Les affections digestives sont dominées par la parasitologie : 150 oiseaux ont ainsi été prélevés, et les deux tiers (66 %) ont fourni un résultat positif, le plus souvent pour un seul parasite (coccidies, Capillaria ou Ascaridia). Seuls 31 % des sujets positifs présentaient des signes (en général léthargie et anorexie) attribuables à la parasitose. Les autres causes d'affections digestives sont liées au gésier et en particulier à la présence de bézoars. Des analyses bactériologiques ont été réalisées sur 87 sujets (prélèvements du bec, des conjonctives, choanes, pharynx, gésier, cloaque…). Dans 47 % des cas, les auteurs obtiennent des E. coli, mais Pasteurella multocida est également fréquente (un quart des isolements). Dans 18 des 35 cas pour lesquels une recherche de mycoplasme a été réalisée (signes respiratoires), elle était positive (M. synoviae et M. gallisepticum dominent alors). Aucun des oiseaux présentés à la consultation n'était vacciné. À noter qu'E. coli et P. multicoda restent dominants dans les causes d'affections respiratoires.

Imagerie : ascites et salpingites !

Les dominantes des affections reproductrices sont le complexe des péritonites à jaune d'œufs/salpingites/impactions du salpinx (48 % de ces cas). Elles surviennent surtout sur des poules âgées de 2 à 3 ans. Les explorations réalisées comportent de l'imagerie : échographie (98 cas), radiologie (30 cas), voire scanner (26 cas). L'échographie est utile pour le diagnostic d'ascite (35 % des cas ayant eu cet examen), d'œufs malformés (17 %) et de la salpingite (17 %). La radiographie détecte – sans surprise — des pathologies du système squelettique (27 %), mais aussi une salpingomégalie (7 %). Le scanner « a permis de détecter le plus souvent une salpingite (31 %), suivie de pathologies du système squelettique (23 %) ». À noter qu'environ 20 % des cas sont liés à des néoplasies.

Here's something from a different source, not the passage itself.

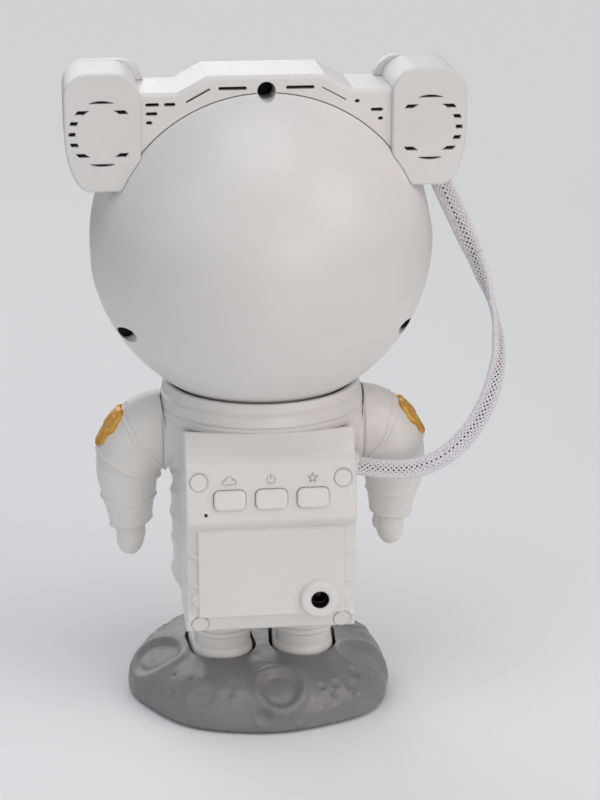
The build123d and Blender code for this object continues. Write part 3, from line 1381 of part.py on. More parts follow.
with BuildPart() as hose_gland_lower:
    with BuildSketch(Plane.YZ.offset(-PACK_HALF - SEAT)):
        with Locations(GLAND_AT[1:]):
            Circle(GLAND_FLANGE_R)
    extrude(amount=-4)
    split(bisect_by=Plane(origin=GLAND_AT, z_dir=GLAND_RUN), keep=Keep.BOTTOM)
    with BuildSketch(Plane.YZ.offset(-PACK_HALF - SEAT)):
        with Locations(GLAND_AT[1:]):
            Circle(GLAND_R)
    extrude(amount=PACK_WALL + SEAT)
    with BuildSketch(Plane.YZ.offset(-PACK_HALF)):
        with Locations(GLAND_AT[1:]):
            Circle(GLAND_BORE_R)
    extrude(amount=PACK_WALL, mode=Mode.SUBTRACT)
hose_gland_lower.part.label = "hose_gland_lower"
export_step(hose_gland_lower.part, "parts/hose_gland_lower.step")

with BuildPart() as hose_gland_upper:
    with BuildSketch(ENTRY_PLANE):
        Circle(GLAND_UPPER_R)
    extrude(amount=GLAND_UPPER_LONG)
hose_gland_upper.part.label = "hose_gland_upper"
export_step(hose_gland_upper.part, "parts/hose_gland_upper.step")

split_from = Vector(*HOSE_ROUTE[HOSE_SPLIT_RUN])
split_to = Vector(*HOSE_ROUTE[HOSE_SPLIT_RUN + 1])
HOSE_SPLIT = split_from + (split_to - split_from) * HOSE_SPLIT_SHARE


def bend_radii(points):
    """Largest arc at each corner of a hose route that its two runs allow."""
    radii = []
    for before, at, after in zip(points, points[1:], points[2:]):
        run_in = at - before
        run_out = after - at
        turn = radians(run_in.get_angle(run_out))
        radii.append(0.45 * min(run_in.length, run_out.length) / tan(turn / 2))
    return radii


lower_route = [Vector(*point) for point in HOSE_ROUTE[: HOSE_SPLIT_RUN + 1]] + [HOSE_SPLIT]
upper_route = [HOSE_SPLIT] + [Vector(*point) for point in HOSE_ROUTE[HOSE_SPLIT_RUN + 1 :]]

for name, route in (("hose_lower", lower_route), ("hose_upper", upper_route)):
    radii = bend_radii(route)
    with BuildPart() as hose:
        with BuildLine() as hose_line:
            FilletPolyline(*route, radius=radii)
        with BuildSketch(Plane(origin=route[0], z_dir=route[1] - route[0])):
            Circle(HOSE_R)
        sweep()
    print(name, "bend radii", [round(radius, 1) for radius in radii])
    print(name, "length", round(hose_line.wires()[0].length, 1))
    section_times_length = pi * HOSE_R**2 * hose_line.wires()[0].length
    print(name, "volume share", round(hose.part.volume / section_times_length, 4))
    hose.part.label = name
    export_step(hose.part, f"parts/{name}.step")
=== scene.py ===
from math import atan2, cos, degrees, exp, hypot, pi, radians, sin, sqrt

import bmesh
import bpy
from mathutils import Matrix, Vector, noise


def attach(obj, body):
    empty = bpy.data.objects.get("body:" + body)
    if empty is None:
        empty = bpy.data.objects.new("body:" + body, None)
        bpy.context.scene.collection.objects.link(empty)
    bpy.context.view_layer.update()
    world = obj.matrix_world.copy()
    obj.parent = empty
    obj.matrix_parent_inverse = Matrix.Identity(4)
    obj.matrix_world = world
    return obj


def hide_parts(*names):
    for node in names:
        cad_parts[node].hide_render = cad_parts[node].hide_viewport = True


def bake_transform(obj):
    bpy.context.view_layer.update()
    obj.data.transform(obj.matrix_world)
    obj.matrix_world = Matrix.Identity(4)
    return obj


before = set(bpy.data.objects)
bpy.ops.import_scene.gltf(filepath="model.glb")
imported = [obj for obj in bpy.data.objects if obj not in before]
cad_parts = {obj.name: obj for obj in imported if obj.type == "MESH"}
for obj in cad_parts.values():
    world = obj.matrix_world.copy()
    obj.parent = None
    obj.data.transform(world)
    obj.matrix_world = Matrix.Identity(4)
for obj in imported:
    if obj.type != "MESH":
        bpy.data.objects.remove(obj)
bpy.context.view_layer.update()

MM = 0.001


def mm(*values):
    """Millimetres to a vector in metres."""
    return Vector(values) * MM


def circle(count):
    """Angles evenly round a circle, in radians."""
    return [2 * pi * i / count for i in range(count)]


def ease(share):
    """Smooth step from 0 to 1."""
    share = min(max(share, 0.0), 1.0)
    return share * share * (3 - 2 * share)


# ---------------------------------------------------------------- camera, lamps and room

LENS = 104.2               # mm
SENSOR = 36                # mm
CAMERA_PLACE = (0.072, 0.7575, 0.3514)
CAMERA_TARGET = (-0.0135, 0, 0.1085)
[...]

Les pathologies du squelette concernent surtout des malformations (31 %), des fractures (20 %) et des arthrites (18 %).

Chirurgie et pododermatites

Sur les 262 sujets hospitalisés (les autres sont sortis avec un traitement à réaliser à domicile), 92 (35 %) ont subi une intervention chirurgicale. Le plus souvent, il s'agit d'une salpingohystérectomie (26 %), devant un débridement de plaie (20 %) ou une laparotomie (14 %). À noter que 11 % des interventions sont des débridements de pododermatites, indicatrices d'un bien-être nettement insuffisant chez ces animaux de compagnie. Au bilan, sur les 419 cas, un peu moins du tiers a été euthanasié (32 %), et la même proportion a vu ses signes cliniques s'améliorer, voire guérir. Les cas restants n'ont pas été présentés aux consultations de suivi (mais « ils ont survécu jusqu'à leur sortie de l'hôpital »). Le premier constat que dressent donc les auteurs, c'est que « la plupart des propriétaires sont désireux de traiter leurs poules et d'obtenir des soins vétérinaires avancés, ce qui souligne la nécessité de classer officiellement les poules de basse-cour comme des animaux de compagnie ». Le second, c'est que ces maîtres sont en déficit d'information, et en particulier de mesures préventives pour la santé de leur basse-cour, reflétant « une demande significative en recours aux vétérinaires ».